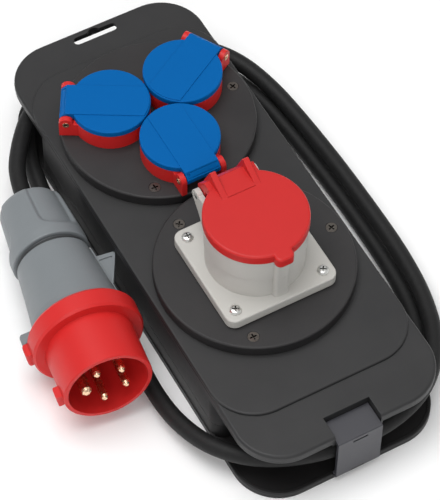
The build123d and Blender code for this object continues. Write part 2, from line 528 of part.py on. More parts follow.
# ---------------------------------------------------------------- cord outlet
u = 0.70710678
FACE = (-32.5, -127.8)          # centre of the slanted outlet face
outlet = extrude(Pos(0, 0, 6.5) * make_face(Polyline(
    (-54, -119.35), (-24.0, -119.35), (-41.0, -136.3), (-54, -136.3), close=True)), 21.0)
outlet = soft(outlet, outlet.edges().filter_by(Axis.Z).filter_by(lambda e: e.center().Y < -130), 3.0)
bore = Pos(FACE[0], FACE[1], PARTING_Z) * Rot(0, 0, 45) * Rot(90, 0, 0) * Cylinder(5.6, 40)
outlet -= bore
save("cord_outlet", outlet)
GLAND_L = 18.0
gl = Plane(origin=(FACE[0] + 0.05 * u, FACE[1] - 0.05 * u, PARTING_Z), z_dir=(u, -u, 0))
gland = turned([(0, 0), (9.6, 0), (9.6, 4.0), (8.6, 4.8), (8.6, 7.0), (8.2, 7.4), (7.6, 11.0), (7.9, 11.4), (7.3, 14.4), (7.6, 14.8), (6.6, GLAND_L), (0, GLAND_L)])
gland = gl.location * (gland - Pos(0, 0, GLAND_L / 2) * Cylinder(4.7, 2 * GLAND_L))
save("cord_gland", gland)
tail_in = wire_run([(FACE[0] + 18.0 * u, FACE[1] - 18.0 * u, PARTING_Z), (FACE[0] - 17.5 * u, FACE[1] + 17.5 * u, PARTING_Z), (-43.5, -88, 15.0), (-44, -40, 14.0), (-40, 3, 14.0), (-26.02, 3, 14.0)], 4.6, 8.0)
save("supply_tail", tail_in)

# ---------------------------------------------------------------- free cord
A = PLUG_AXIS
E = Vector(FACE[0] + (GLAND_L + 0.06) * u, FACE[1] - (GLAND_L + 0.06) * u, PARTING_Z)
REAR = PLUG_MOUTH + A * (PLUG_LEN + 0.02)
ROUTE = [
    E, E + Vector(15.9 * u, -15.9 * u, 0), Vector(5.8, -158.8, 14.6), Vector(22.1, -160.7, 12.5), Vector(44, -155.8, 12.2), Vector(66.2, -137.2, 12.4),
    Vector(80.8, -110, 11.2), Vector(88.5, -79, 8.0), Vector(91, -46, 6.2), Vector(91.4, -8, 6), Vector(90.2, 30, 6.1),
    Vector(87.8, 64, 7.2), Vector(82.5, 96, 10.4), Vector(70, 125, 12.4), Vector(48.5, 147.5, 12.8), Vector(18, 159.5, 12.4),
    Vector(-13, 163.2, 12.3), Vector(-39.5, 159.3, 12.4), Vector(-59.5, 145.5, 12.5), Vector(-71.3, 124, 11.6), Vector(-75.6, 98, 9.0), Vector(-77.9, 70, 6.6),
    Vector(-78.8, 38, 6.1), Vector(-79.1, 0, 6), Vector(-80.1, -38, 6.2), Vector(-83.4, -72, 8.5), Vector(-82.5, -101, 13.5),
    Vector(-74, -129, 19), Vector(-54, -151, 22), Vector(-26, -163.2, 22.8), Vector(4, -167.2, 22.6), Vector(36.5, -164.8, 22.9),
    Vector(63.5, -151.5, 22.4), Vector(82.6, -127, 20.6), Vector(93.2, -96, 17.9), Vector(98.0, -60, 16.0), Vector(98.5, -20, 15.5),
    Vector(97.8, 20, 15.4), Vector(95.3, 58, 16.0), Vector(90.7, 92, 18.6), Vector(80, 121, 22.8), Vector(59, 143.4, 25.2),
    Vector(29.5, 154, 25.6), Vector(-3, 156.5, 26.4), Vector(-34.7, 153.8, 27.2), Vector(-61.4, 140, 28.4), Vector(-79.2, 118.7, 28.8),
    REAR + A * 24, REAR,
]
radii = []
for i in range(1, len(ROUTE) - 1):
    p, q = ROUTE[i] - ROUTE[i - 1], ROUTE[i + 1] - ROUTE[i]
    turn = radians(p.get_angle(q))
    radii.append(0.45 * min(p.length, q.length) / tan(turn / 2))
print("cord bend radii in diameters:", [round(r / CORD_D, 1) for r in radii])
cord_path = FilletPolyline(*ROUTE, radius=[min(r, 2000.0) for r in radii])
cord = sweep(Plane(origin=cord_path @ 0, z_dir=cord_path % 0) * Circle(CORD_D / 2), path=cord_path)
print("cord length", round(cord_path.length, 1), "volume ratio", round(cord.volume / (pi * (CORD_D / 2) ** 2 * cord_path.length), 4))
save("cord", cord)

# ---------------------------------------------------------------- plug on the cord
e1 = Vector(0, 0, 1).cross(A).normalized() * -1
e1 = e1 if e1.X > 0 else e1 * -1
e2 = e1.cross(A)
e2 = e2 if e2.Z > 0 else e2 * -1
xdir = e1 * cos(radians(PLUG_ROLL)) + e2 * sin(radians(PLUG_ROLL))
PL = Plane(origin=PLUG_MOUTH, x_dir=xdir, z_dir=A)      # local +X: side with the loop, -X: side with the key


def put(shape):
    return PL.location * shape


shroud = turned([(SHROUD_BORE, 0), (SHROUD_R - 0.6, 0), (SHROUD_R, 0.6), (SHROUD_R + 0.2, RING_S0), (RING_R - 1.2, RING_S0), (RING_R, RING_S0 + 1.4),
                 (RING_R, RING_S1 - 2.0), (RING_R - 1.5, RING_S1), (23.0, RING_S1), (23.0, 45.0), (SHROUD_BORE, 45.0)])
shroud += soft(box(-31.6, -27, -4.6, 4.6, 3.0, 11.0), box(-31.6, -27, -4.6, 4.6, 3.0, 11.0).edges().filter_by(lambda e: e.center().X < -31), 1.0)
latch = box(-38.4, -33, -5.4, 5.4, 38.5, 47.5)
shroud += soft(latch, latch.edges().filter_by(lambda e: e.center().X < -38), 1.8)
save("plug_shroud", put(shroud))

pcarrier = cyl(0, 0, 38.0, 44.9, 25.1) + cyl(0, 0, 44.0, 62.0, 20.0)
ppins = [(CEE_PIN_CIRCLE * cos(radians(180 + 72 * i)), CEE_PIN_CIRCLE * sin(radians(180 + 72 * i))) for i in range(5)]
for i, (x, y) in enumerate(ppins):
    pcarrier -= cyl(x, y, 30, 70, 3.55 if i == 0 else 2.55)
save("plug_pin_carrier", put(pcarrier))


PIN_TIP = 0.7


def plug_pin(x, y, r):
    p = Pos(x, y, 0) * turned([(0, PIN_TIP), (r * 0.45, PIN_TIP + 0.15), (r * 0.8, PIN_TIP + 1.0), (r, PIN_TIP + 2.4), (r, 58.0), (0, 58.0)])
    return put(p)


save("plug_contact_pins", *[plug_pin(x, y, 2.5) for x, y in ppins[1:]])
save("plug_earth_pin", plug_pin(*ppins[0], 3.5))

body = turned([(22.0, RING_S1 + 0.05), (BODY_R0, RING_S1 + 0.05), (BODY_R0 - 0.3, 56.0), (26.8, 70.0), (BODY_R1, BODY_S1), (20.6, BODY_S1), (22.2, 70.0), (22.4, 52.0), (22.0, 52.0)])
# a rib along the side of the housing, the webbed finger tab on it, and the lug behind the latch
body += box(22.5, 28.6, -1.5, 1.5, 56.0, 98.0) & turned([(0, 56), (29.2, 56), (27.8, 70), (24.9, 98), (0, 98)])
tab = extrude(Plane.XZ.offset(-1.6) * make_face(Polyline((22.6, 64.0), (27.4, 65.4), (36.7, 87.0), (36.9, 88.6), (35.8, 89.6), (22.6, 91.2), close=True)), 3.2)
dish = make_face(Polyline((27.2, 69.4), (27.9, 69.8), (34.4, 86.0), (34.0, 87.0), (26.0, 87.6), close=True))
for d0 in (-1.7, 0.55):
    tab -= extrude(Plane.XZ.offset(-d0 - 1.15) * dish, 1.15)
hollow = turned([(0, 50), (22.2, 50), (22.2, 70), (20.6, BODY_S1 + 1), (0, BODY_S1 + 1)])
body += tab - hollow
lug = box(-37.6, -28, -5.4, 5.4, 46.2, 55.0)
lug = soft(lug, lug.edges().filter_by(lambda e: e.center().X < -37), 2.0)
body += lug - turned([(0, 40), (RING_R + 0.3, 40), (RING_R + 0.3, RING_S1 + 0.05), (0, RING_S1 + 0.05)]) - hollow - box(-40, -30, -7, 7, 40, 47.6)
save("plug_housing", put(body))

ring = turned([(19.4, BODY_S1 + 0.05), (22.3, BODY_S1 + 0.05), (22.3, NUT0 - 0.05), (19.4, NUT0 - 0.05)])
save("plug_seal_ring", put(ring))

pnut = turned([(18.6, NUT0), (24.4, NUT0), (25.1, NUT0 + 0.9), (25.1, NUT0 + 6.6), (24.4, NUT0 + 8.6), (22.5, NUT0 + 10.8), (20.0, 143.0), (18.6, 147.0), (17.6, PLUG_LEN), (8.6, PLUG_LEN), (8.6, 136.0), (16.4, 136.0), (18.2, 118.0), (18.6, NUT0 + 2)])
grip = turned([(17.4, NUT0 + 9.0), (24.3, NUT0 + 9.0), (21.8, 141.0), (17.2, 146.4)])
wedge = extrude(Pos(0, 0, 100) * make_face(Polyline((0, 0), (40 * cos(radians(31)), -40 * sin(radians(31))), (40 * cos(radians(31)), 40 * sin(radians(31))), close=True)), 60)
core_void = turned([(0, 100), (18.6, 100), (18.6, 105), (18.2, 118), (16.4, 136), (8.6, 136), (8.6, 149), (0, 149)])
for a0 in PAD_ANGLES:
    pnut += (grip & (Rot(0, 0, a0) * wedge)) - core_void
save("plug_gland_nut", put(pnut))
save("plug_grommet", put(cyl(0, 0, 136.2, PLUG_LEN - 0.02, 8.5)))

for row in DONE:
    print(*row)
print(len(DONE), "nodes")
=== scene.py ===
import math
import bpy
import bmesh
from mathutils import Matrix, Vector


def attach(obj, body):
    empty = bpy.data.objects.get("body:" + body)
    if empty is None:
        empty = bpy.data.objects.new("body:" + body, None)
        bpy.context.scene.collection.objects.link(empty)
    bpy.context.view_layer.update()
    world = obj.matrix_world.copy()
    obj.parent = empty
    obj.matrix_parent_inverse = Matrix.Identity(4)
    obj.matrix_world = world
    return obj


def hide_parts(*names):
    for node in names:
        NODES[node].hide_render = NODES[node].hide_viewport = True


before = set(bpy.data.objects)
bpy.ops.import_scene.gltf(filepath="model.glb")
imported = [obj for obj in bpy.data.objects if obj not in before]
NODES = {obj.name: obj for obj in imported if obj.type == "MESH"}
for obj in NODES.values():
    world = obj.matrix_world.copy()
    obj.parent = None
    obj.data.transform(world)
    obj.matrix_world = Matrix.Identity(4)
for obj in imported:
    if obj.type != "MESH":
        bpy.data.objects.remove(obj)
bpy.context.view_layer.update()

SHIFT = 0.0015        # the CAD's shift along Y
scene = bpy.context.scene
scene.view_settings.view_transform = "Standard"

# ------------------------------------------------------------------ camera
cam_data = bpy.data.cameras.new("camera")
cam = bpy.data.objects.new("camera", cam_data)
scene.collection.objects.link(cam)
eye = Vector((-0.4501, -0.8015, 1.3432))
fwd = Vector((0.2789, 0.4951, -0.8228)).normalized()
right0 = fwd.cross(Vector((0, 0, 1))).normalized()
up0 = right0.cross(fwd)
roll = math.radians(0.75)
right = right0 * math.cos(roll) + up0 * math.sin(roll)
up = up0 * math.cos(roll) - right0 * math.sin(roll)
turn = Matrix((right, up, -fwd)).transposed().to_4x4()
cam.matrix_world = Matrix.Translation(eye) @ turn
cam_data.sensor_width = 36.0
cam_data.lens = 185.55
cam_data.clip_start, cam_data.clip_end = 0.05, 50.0
scene.camera = cam


# ------------------------------------------------------------------ small tools
def lin(r, g, b):
    """Linear colour from 8-bit display values."""
    out = []
    for v in (r, g, b):
        v = v / 255.0
        out.append(v / 12.92 if v <= 0.04045 else ((v + 0.055) / 1.055) ** 2.4)
    return (*out, 1.0)


def add_object(name, data, body="root", material=None):
    ob = bpy.data.objects.new(name, data)
    scene.collection.objects.link(ob)
    if material:
        data.materials.clear()
        data.materials.append(material)
    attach(ob, body)
    return ob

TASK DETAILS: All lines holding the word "imported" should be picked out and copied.

OUTPUT FOR THIS TASK:
imported = [obj for obj in bpy.data.objects if obj not in before]
NODES = {obj.name: obj for obj in imported if obj.type == "MESH"}
for obj in imported:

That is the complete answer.